WORK INSTRUCTIONS. Gather up the lines with the word "object" in them.
# START OF EXTRACTED INFORMATION
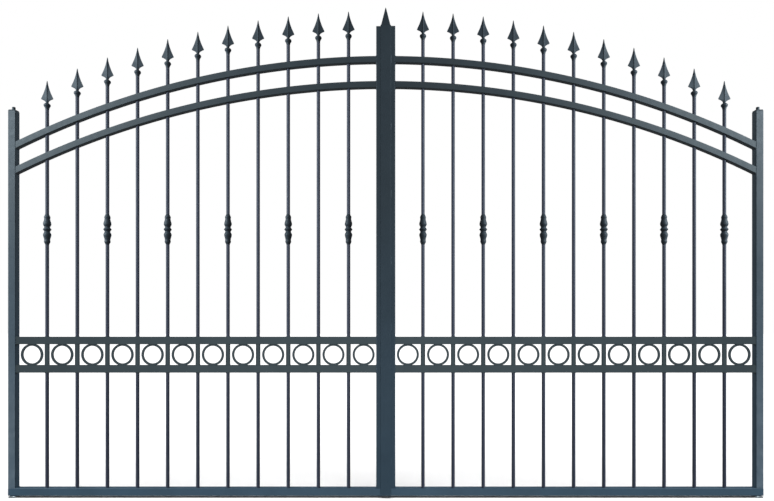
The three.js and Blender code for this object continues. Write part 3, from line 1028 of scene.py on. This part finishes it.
# END OF EXTRACTED INFORMATION
# START OF EXTRACTED INFORMATION
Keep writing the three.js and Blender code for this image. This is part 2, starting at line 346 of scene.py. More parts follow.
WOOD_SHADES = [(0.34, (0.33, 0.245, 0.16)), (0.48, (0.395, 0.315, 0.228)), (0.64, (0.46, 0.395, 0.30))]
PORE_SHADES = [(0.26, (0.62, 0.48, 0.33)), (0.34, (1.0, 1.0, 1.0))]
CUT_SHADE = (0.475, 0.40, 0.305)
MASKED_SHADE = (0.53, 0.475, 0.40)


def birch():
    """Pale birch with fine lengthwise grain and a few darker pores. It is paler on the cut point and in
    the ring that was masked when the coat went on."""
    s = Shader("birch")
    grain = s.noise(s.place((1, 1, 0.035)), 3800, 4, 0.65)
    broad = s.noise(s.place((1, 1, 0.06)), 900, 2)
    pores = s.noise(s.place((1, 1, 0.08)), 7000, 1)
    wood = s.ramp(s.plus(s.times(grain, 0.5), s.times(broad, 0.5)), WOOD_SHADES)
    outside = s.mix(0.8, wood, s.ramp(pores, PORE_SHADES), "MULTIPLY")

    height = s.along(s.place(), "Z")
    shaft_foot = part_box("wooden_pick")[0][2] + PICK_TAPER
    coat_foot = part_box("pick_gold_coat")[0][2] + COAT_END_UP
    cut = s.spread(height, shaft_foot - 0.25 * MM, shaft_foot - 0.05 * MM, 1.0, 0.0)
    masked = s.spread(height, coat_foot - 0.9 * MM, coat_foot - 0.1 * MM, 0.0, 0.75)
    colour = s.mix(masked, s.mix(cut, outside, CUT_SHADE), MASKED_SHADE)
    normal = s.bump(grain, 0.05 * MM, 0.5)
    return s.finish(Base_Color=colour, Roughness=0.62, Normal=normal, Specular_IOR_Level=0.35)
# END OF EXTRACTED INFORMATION
# START OF EXTRACTED INFORMATION
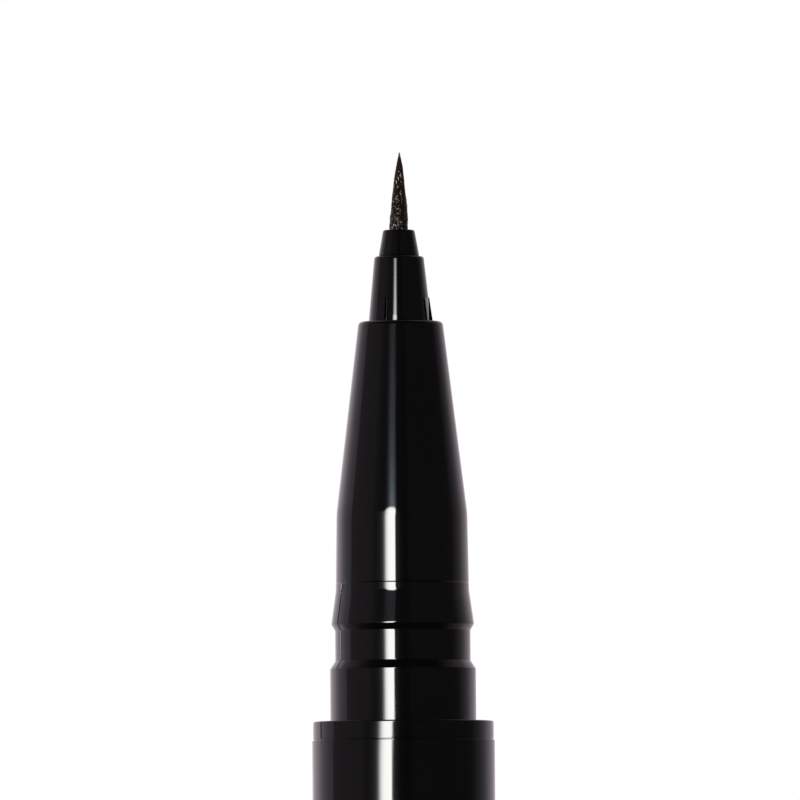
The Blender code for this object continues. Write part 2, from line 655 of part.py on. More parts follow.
# END OF EXTRACTED INFORMATION
TASK ANSWER.
The three.js and Blender code for this object continues. Write part 3, from line 1028 of scene.py on. This part finishes it.
The Blender code for this object continues. Write part 2, from line 655 of part.py on. More parts follow.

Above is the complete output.